Manchester City defender Ruben Dias has opened up on how he has forced the club to “think differently” about sports science since his arrival at the Etihad Stadium.
City recently released a seven-part documentary that followed the 2021/22 season from pre-season through to the end of the campaign. In episode one of the docuseries Together: Champions Again! viewers were able to gain an insight into Dias’ morning routine.
The Portugal international, who was the first player to report to the training ground at 8:20am, follows a strict morning routine. Dias’ methods have been praised by several City coaches since his arrival at the club, with the work he does off the pitch helping him on it.
His attitude towards fitness is highlighted by sports scientist Donough Holohan, who said: “He keeps us on our toes and he’s forced us to think differently about how we do a lot of our programming. He works at times when other players don’t work and he has strong ideas about what he can do. He’s great to work with.
“He has strong views on what he needs and he had certain routines that he brought into this building when he arrived. He leaves no stone unturned, he addresses everything he needs to address and I think the success of it is shown in what he does on the pitch.”
The 25-year-old places immense pressure on himself and his colleagues, and believes that the “small details” make all the difference. Speaking about how he has ‘forced’ the reigning Premier League champions to think differently, Dias admitted that it was important to find a common ground between him and the club.
“I believe [forcing the club to think differently], essentially, it refers to the exchange of ideas and a little bit of adaptation between what was the work that I was doing and what the club does and, finding a common ground for both,” said Dias.
“Essentially, I think that this exchange of ideas is very important, both for them and for me, and that is the main thing. Obviously, it is important to do what we believe in, but also to catch the opinion of those who, sometimes, are better informed than us at the specific level of each area. Trying to find a common path to follow.”
Dias also suggested that, with City often playing in midweek and at the weekend, the players’ recovery is vital – even if that requires them to do something that they don’t really want to do.

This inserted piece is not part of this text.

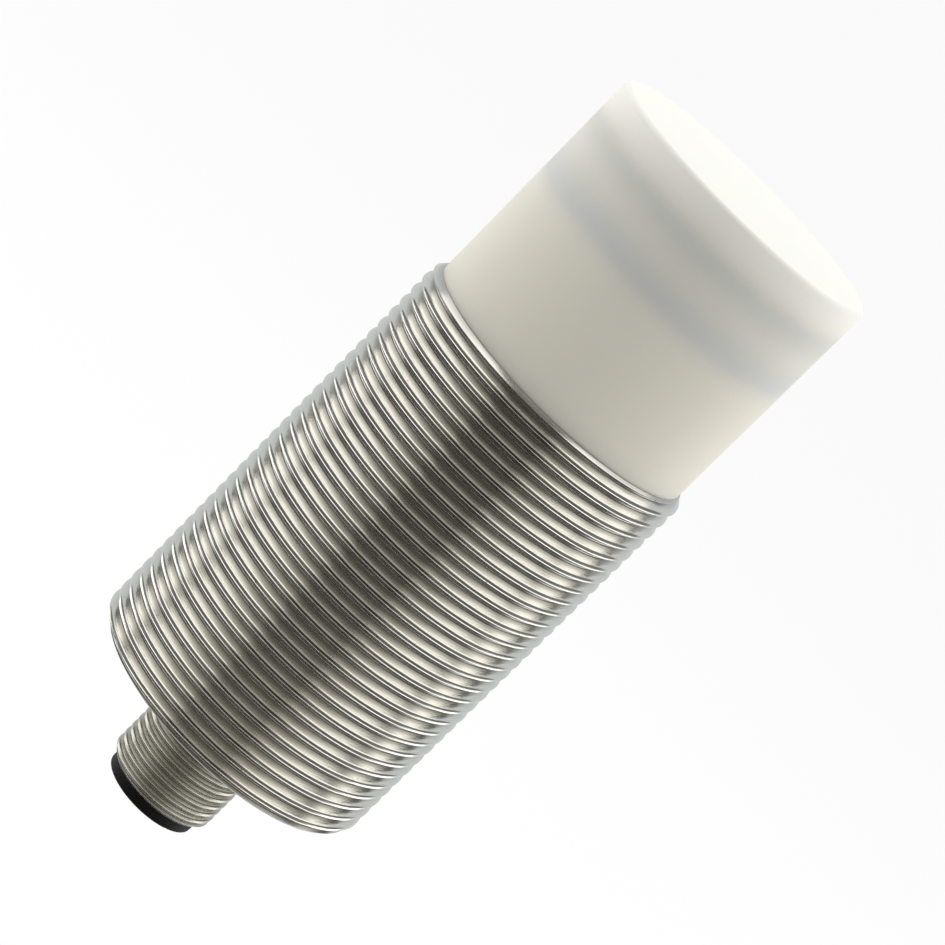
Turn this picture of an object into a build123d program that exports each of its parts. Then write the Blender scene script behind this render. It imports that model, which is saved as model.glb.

He added: “The small details come to everything. From food to the work you do individually, to the work you do on the field with the team. But most of all, what I was referring to is this belief that every little detail in every different area, in the end, makes a big sum and makes a lot of difference.
“Essentially I was referring, of course, to the physical aspect, especially when you are playing every three days and the recovery time is short, all the little details make a big difference, whether it is the water you force yourself to drink sometimes even without feeling like it, or the food on a day when I don’t feel like cooking or I am tired and still make an effort to try to eat as well as possible, and many other things.”